Now, in an era with an intimate relationship between results and money, the English Premier League’s total revenue is around double that of Serie A’s.
What De Laurentiis wants, of course, is a brand-expanding, innovative global showcase for his club’s league. What he’d get, though, would likely be little more than a brief vacation from the domestic woes that have made him willing to float this plan.
Corruption, hooliganism, racism, bad governance, limited resources, a declining national economy, aging stadiums and the stereotype of a style that now seems ponderous and dull will continue to plague Italian soccer. Even France’s top league, with the emergence of Paris Saint-Germain as a superclub, is closing the financial and footballing gap.
While England, Spain and Germany had four teams in this season’s Champions League, Italy had only three and a UEFA coefficient ranking not much above Portugal’s. Only Juventus advanced beyond the group phase. Even with a television deal that heavily favors the big clubs, the league’s two Milan sides can no longer compete with the likes of Chelsea, PSG or Real Madrid in wages or transfer fees.
Playing regular season games abroad doesn’t seem so radical to American eyes. Over here, we’re used to it. The National Hockey League, National Basketball Association and National Football League have all gone to London, among other cities. Like a fading star taking up residence in Vegas, the Jacksonville Jaguars have made Wembley Stadium their second home, possibly because to Brits “Buffalo versus Jacksonville” looks exotic, rather than the definition of terrible.
But for U.S. sports, global outreach is a natural progression that doesn’t meet much resistance, because they have such a minor presence in most countries. They’re not viewed as invaders, and in a franchise system, fans don’t feel the same sense of ownership or control over a team that, sure, is local today, but it could be 1,000 miles away next year.

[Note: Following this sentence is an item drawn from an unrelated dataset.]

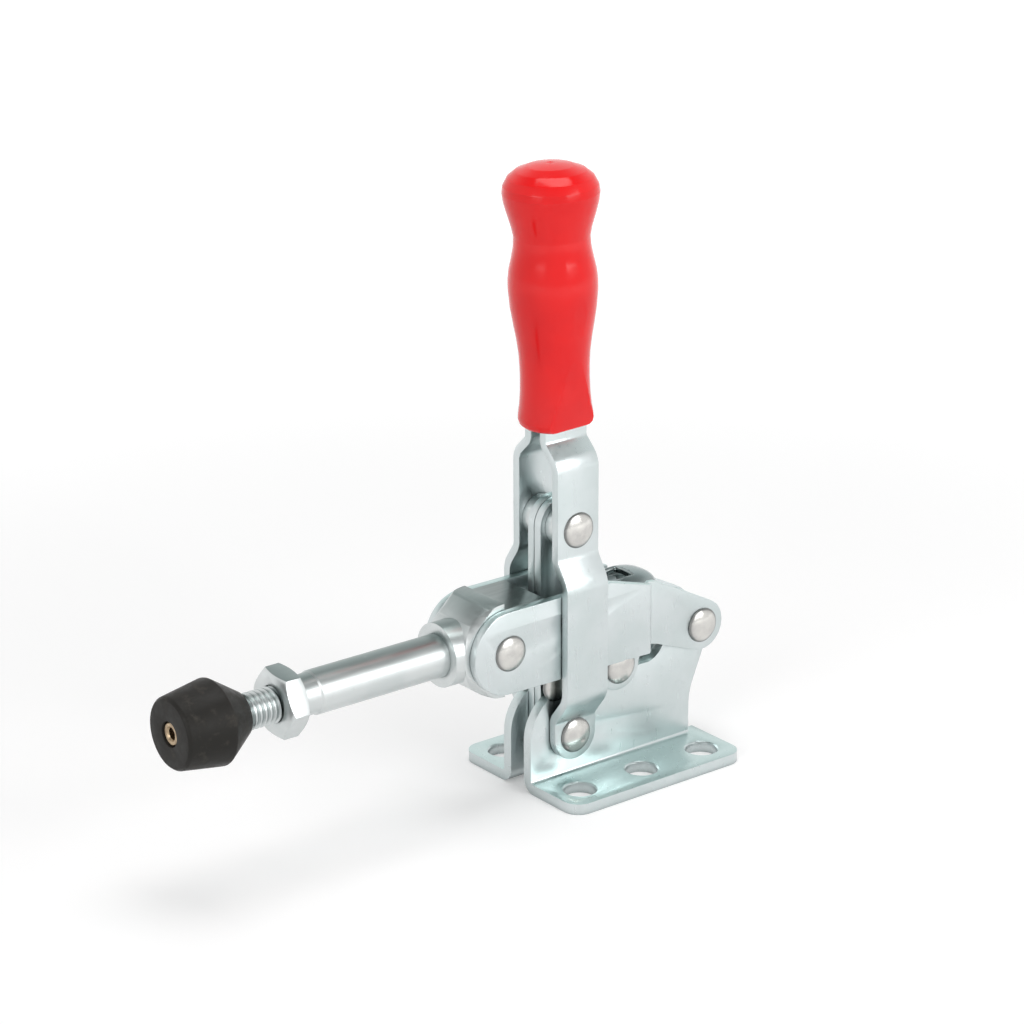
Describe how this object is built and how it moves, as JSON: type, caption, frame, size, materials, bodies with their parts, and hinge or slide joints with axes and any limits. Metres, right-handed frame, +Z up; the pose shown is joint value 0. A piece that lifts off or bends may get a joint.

The Premier League has already mooted a similar scheme and failed to make it happen. “The 39th game” was an idea that got around the problem of teams losing a home match by proposing an extra round of fixtures. More soccer for all. Who could complain?
A lot of people, it turned out. It wasn’t opposition from club owners that killed the 2008 plan, because there wasn’t much. Why would there be, especially since so many are foreign and presumably instinctively keen to expand the brand overseas?
Game 39 was wrecked by a backlash from fans, media and even Sepp Blatter, who warned that it might affect England’s World Cup bid, which always had a great chance of success from the very beginning (lol, Sepp). UEFA president Michel Platini also ripped it.
Seven years on, the idea comes up every so often, and the EPL is still keen but still wary, waiting for the right moment; or, the least, wrong moment. In 2008, the proposal came from a position of strength (or greed) – unlike Serie A’s, which feels like a group of people who’ve made their home planet uninhabitable setting off for a new world in search of survival.
English clubs simply wanted to grow internationally, with full stadiums at home and the most lucrative TV deal in Europe. They had plenty; they just wanted more. It wasn’t a persuasive argument.
Yet the climate’s changed dramatically in a short space of time. Blatter and Platini haven’t tried to strangle Serie A’s idea at birth. Though the plan is still in the embryonic, uncertain stages, the EPL isn’t blockading the English Channel to stop Juventus playing Lazio in London. How could it complain without seeming hypocritical?
Even before this, European leagues were taking baby steps towards regular season matches overseas. The Italian Super Cup will take place in Qatar in December. The French Champions Trophy hasn’t been in France since 2008. In 2012 it was in Red Bull Arena; next season, Montreal’s Stade Saputo.
Italian teams visit the U.S. every year for summer exhibitions that increasingly resemble tournaments. These days, they probably feel more important and loved, probably play to bigger crowds, in New York or Washington, D.C. than in many Italian cities. Global ambition has conquered local resistance. Slowly, European soccer fans are becoming desensitized to the idea that Manchester United belongs to Shanghai as much as Salford.
Television money is now such a large chunk of clubs’ income that losing the revenue from one home match wouldn’t really matter. It was telling that De Laurentiis said that it’d be Sky Italia, a division of U.K. broadcasting giant Sky, who’d have the final say on the proposal.
Matchday income made up less than 15 percent of Serie A clubs’ revenue two years ago, according to Deloitte. So while fan opposition might be loud, their voices aren’t the most important.
If it happens, a set of Serie A fixtures in international markets won’t see Italy leapfrog Germany, Spain or England in revenue or global appeal. But it would set a precedent, perhaps spark a chain reaction. You can bet that, if it’s a success, the other major European leagues will follow suit, and there are plenty of places that would love to make it happen; especially Qatar, as it looks for attention, soccer credibility and trial runs ahead of the 2022 World Cup.
If you ever want to see a real Premier League fixture in the U.S., then Serie A might be about to do you a solid.